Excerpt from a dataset
---*---

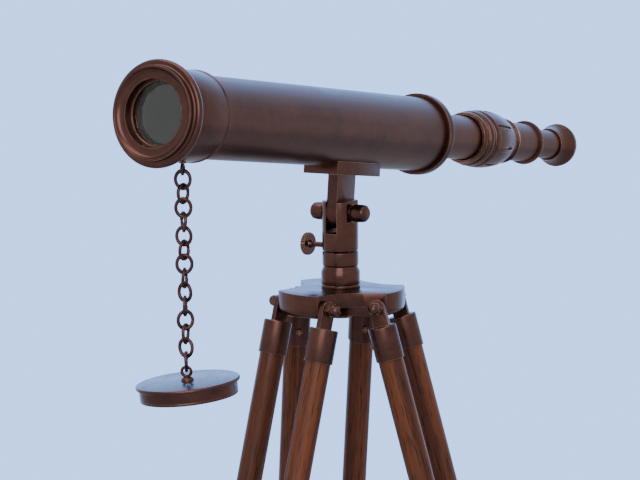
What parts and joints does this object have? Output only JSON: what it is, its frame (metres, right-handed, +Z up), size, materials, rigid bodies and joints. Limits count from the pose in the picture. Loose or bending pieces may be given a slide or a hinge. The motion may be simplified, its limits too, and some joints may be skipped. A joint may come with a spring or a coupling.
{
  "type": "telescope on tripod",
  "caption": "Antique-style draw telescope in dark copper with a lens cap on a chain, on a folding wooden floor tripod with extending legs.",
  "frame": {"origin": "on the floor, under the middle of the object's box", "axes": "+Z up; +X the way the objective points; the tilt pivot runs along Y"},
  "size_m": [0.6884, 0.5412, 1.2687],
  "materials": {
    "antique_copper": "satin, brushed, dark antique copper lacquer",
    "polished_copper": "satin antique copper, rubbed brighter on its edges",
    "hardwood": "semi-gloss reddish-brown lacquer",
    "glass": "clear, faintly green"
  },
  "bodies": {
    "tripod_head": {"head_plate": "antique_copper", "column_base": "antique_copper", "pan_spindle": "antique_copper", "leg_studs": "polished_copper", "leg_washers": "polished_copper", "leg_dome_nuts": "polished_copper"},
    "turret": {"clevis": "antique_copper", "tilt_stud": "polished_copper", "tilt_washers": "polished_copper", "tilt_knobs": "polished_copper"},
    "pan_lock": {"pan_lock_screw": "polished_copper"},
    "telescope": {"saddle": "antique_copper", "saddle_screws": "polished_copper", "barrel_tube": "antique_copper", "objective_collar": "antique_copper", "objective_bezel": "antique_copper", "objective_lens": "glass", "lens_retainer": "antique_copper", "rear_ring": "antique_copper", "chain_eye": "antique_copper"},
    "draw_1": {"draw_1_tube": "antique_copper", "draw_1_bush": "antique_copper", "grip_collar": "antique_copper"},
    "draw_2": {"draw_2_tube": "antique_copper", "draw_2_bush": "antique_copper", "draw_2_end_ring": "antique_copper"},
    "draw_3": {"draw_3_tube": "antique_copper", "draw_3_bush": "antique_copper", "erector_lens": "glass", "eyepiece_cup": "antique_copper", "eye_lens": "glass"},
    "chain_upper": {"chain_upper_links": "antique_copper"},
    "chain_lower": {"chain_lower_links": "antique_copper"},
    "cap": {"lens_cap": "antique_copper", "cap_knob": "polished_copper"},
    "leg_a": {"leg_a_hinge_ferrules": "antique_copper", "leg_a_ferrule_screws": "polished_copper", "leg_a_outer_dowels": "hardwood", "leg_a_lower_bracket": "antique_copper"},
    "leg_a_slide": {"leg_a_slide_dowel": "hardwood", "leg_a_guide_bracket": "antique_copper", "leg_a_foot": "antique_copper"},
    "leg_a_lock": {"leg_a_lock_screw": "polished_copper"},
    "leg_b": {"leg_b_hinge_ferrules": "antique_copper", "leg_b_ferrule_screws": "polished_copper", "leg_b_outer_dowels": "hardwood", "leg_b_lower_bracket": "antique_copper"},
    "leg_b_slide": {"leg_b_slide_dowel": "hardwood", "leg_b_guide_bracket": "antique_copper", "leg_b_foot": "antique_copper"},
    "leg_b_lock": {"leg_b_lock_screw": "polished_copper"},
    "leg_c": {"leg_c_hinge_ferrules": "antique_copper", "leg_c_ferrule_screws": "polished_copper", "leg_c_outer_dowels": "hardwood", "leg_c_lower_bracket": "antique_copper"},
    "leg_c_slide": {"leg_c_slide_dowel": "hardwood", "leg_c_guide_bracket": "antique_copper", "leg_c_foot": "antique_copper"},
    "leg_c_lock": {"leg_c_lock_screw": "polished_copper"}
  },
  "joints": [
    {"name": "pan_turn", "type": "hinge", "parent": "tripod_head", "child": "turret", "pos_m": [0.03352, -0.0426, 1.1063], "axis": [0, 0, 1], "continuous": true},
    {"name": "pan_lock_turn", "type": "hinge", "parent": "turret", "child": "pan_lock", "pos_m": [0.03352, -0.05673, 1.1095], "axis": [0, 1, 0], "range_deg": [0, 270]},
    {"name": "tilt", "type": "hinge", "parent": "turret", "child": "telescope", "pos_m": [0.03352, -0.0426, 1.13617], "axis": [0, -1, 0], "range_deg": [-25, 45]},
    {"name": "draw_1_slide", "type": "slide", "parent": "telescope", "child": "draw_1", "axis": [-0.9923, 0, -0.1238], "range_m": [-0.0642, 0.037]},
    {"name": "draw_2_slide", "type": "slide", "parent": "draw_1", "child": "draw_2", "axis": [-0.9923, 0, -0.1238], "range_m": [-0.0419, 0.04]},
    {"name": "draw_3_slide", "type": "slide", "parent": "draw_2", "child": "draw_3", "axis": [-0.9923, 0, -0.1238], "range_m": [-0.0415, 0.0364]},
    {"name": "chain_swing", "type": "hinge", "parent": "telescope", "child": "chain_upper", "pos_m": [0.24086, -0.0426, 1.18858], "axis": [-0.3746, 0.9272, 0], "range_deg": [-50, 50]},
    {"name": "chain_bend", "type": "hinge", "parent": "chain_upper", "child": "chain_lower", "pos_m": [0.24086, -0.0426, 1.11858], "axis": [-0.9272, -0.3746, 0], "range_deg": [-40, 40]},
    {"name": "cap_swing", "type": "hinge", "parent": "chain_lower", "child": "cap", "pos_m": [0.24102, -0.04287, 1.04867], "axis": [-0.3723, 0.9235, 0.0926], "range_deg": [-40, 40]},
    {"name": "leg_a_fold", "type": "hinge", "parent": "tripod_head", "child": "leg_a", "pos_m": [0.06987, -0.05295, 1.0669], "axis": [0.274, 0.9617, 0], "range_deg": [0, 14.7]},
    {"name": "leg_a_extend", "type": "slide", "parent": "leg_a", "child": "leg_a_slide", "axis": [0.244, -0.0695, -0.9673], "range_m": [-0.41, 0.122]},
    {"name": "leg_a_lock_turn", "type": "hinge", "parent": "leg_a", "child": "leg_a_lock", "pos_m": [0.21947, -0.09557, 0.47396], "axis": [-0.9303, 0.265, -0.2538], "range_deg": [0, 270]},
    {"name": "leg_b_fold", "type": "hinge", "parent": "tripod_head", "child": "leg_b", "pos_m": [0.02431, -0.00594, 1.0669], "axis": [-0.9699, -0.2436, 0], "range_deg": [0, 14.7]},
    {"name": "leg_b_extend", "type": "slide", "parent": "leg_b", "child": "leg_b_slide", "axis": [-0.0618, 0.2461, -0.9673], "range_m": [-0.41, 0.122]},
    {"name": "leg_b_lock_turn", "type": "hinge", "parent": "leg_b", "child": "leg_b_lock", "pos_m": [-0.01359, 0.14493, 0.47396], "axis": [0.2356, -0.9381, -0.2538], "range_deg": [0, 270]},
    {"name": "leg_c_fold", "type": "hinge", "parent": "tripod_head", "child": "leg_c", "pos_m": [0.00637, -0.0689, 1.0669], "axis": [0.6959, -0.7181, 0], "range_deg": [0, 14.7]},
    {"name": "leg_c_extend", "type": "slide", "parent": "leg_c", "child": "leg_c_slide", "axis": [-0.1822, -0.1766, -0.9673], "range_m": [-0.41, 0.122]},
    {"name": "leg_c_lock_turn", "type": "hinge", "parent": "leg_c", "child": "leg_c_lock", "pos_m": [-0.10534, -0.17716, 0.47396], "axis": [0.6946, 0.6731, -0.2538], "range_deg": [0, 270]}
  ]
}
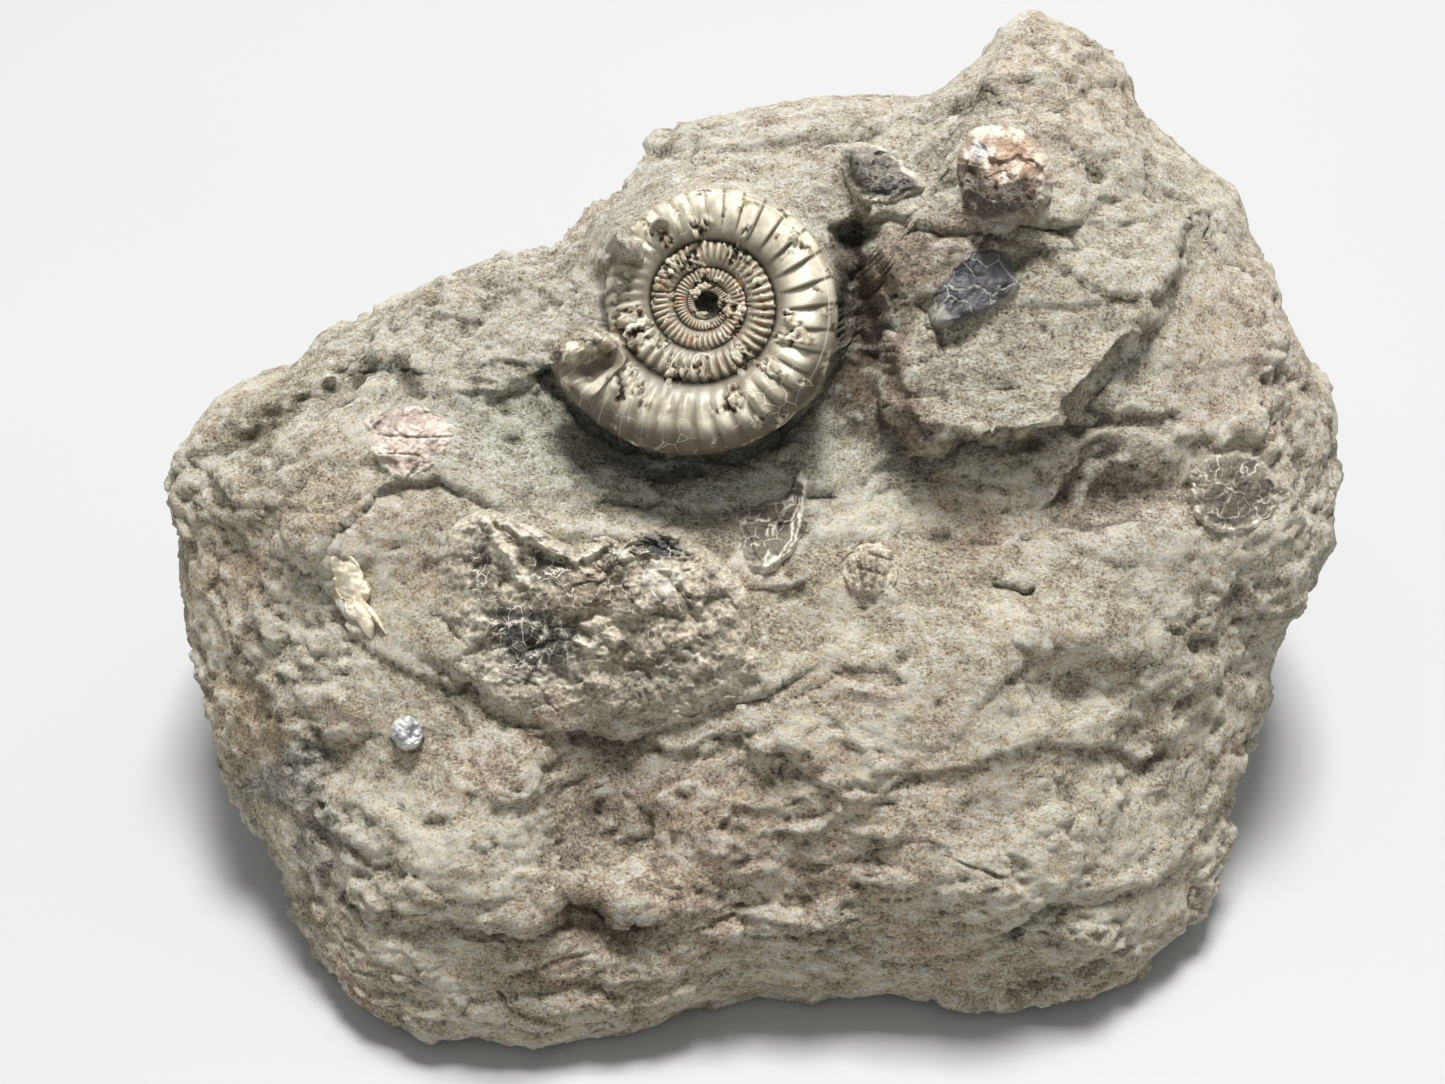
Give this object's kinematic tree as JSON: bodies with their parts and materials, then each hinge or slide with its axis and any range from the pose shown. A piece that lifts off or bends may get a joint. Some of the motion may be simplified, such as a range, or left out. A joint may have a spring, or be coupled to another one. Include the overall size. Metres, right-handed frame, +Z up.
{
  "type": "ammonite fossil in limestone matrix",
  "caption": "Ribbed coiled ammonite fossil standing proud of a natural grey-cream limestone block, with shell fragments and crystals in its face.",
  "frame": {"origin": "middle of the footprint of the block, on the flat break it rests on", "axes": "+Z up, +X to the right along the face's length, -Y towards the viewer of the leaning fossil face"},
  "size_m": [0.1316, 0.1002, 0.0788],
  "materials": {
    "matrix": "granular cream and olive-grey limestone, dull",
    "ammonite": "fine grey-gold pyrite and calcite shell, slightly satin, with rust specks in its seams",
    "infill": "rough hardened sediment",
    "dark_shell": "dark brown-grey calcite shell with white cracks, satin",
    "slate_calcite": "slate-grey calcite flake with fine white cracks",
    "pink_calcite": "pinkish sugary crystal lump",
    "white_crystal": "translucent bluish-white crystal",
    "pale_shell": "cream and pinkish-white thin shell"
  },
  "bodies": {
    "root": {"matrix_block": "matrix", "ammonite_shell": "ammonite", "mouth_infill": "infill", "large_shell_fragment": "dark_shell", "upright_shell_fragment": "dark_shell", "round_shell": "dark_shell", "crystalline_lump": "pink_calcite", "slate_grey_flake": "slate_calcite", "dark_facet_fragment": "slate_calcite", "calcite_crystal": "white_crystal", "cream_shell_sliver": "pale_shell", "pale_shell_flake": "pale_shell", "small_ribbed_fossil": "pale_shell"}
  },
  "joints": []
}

---*---

**Task directions:**
Above are the records; copy exactly the lines from the one with "Give this object's" through the final line.

**Complete answer:**
Give this object's kinematic tree as JSON: bodies with their parts and materials, then each hinge or slide with its axis and any range from the pose shown. A piece that lifts off or bends may get a joint. Some of the motion may be simplified, such as a range, or left out. A joint may have a spring, or be coupled to another one. Include the overall size. Metres, right-handed frame, +Z up.
{
  "type": "ammonite fossil in limestone matrix",
  "caption": "Ribbed coiled ammonite fossil standing proud of a natural grey-cream limestone block, with shell fragments and crystals in its face.",
  "frame": {"origin": "middle of the footprint of the block, on the flat break it rests on", "axes": "+Z up, +X to the right along the face's length, -Y towards the viewer of the leaning fossil face"},
  "size_m": [0.1316, 0.1002, 0.0788],
  "materials": {
    "matrix": "granular cream and olive-grey limestone, dull",
    "ammonite": "fine grey-gold pyrite and calcite shell, slightly satin, with rust specks in its seams",
    "infill": "rough hardened sediment",
    "dark_shell": "dark brown-grey calcite shell with white cracks, satin",
    "slate_calcite": "slate-grey calcite flake with fine white cracks",
    "pink_calcite": "pinkish sugary crystal lump",
    "white_crystal": "translucent bluish-white crystal",
    "pale_shell": "cream and pinkish-white thin shell"
  },
  "bodies": {
    "root": {"matrix_block": "matrix", "ammonite_shell": "ammonite", "mouth_infill": "infill", "large_shell_fragment": "dark_shell", "upright_shell_fragment": "dark_shell", "round_shell": "dark_shell", "crystalline_lump": "pink_calcite", "slate_grey_flake": "slate_calcite", "dark_facet_fragment": "slate_calcite", "calcite_crystal": "white_crystal", "cream_shell_sliver": "pale_shell", "pale_shell_flake": "pale_shell", "small_ribbed_fossil": "pale_shell"}
  },
  "joints": []
}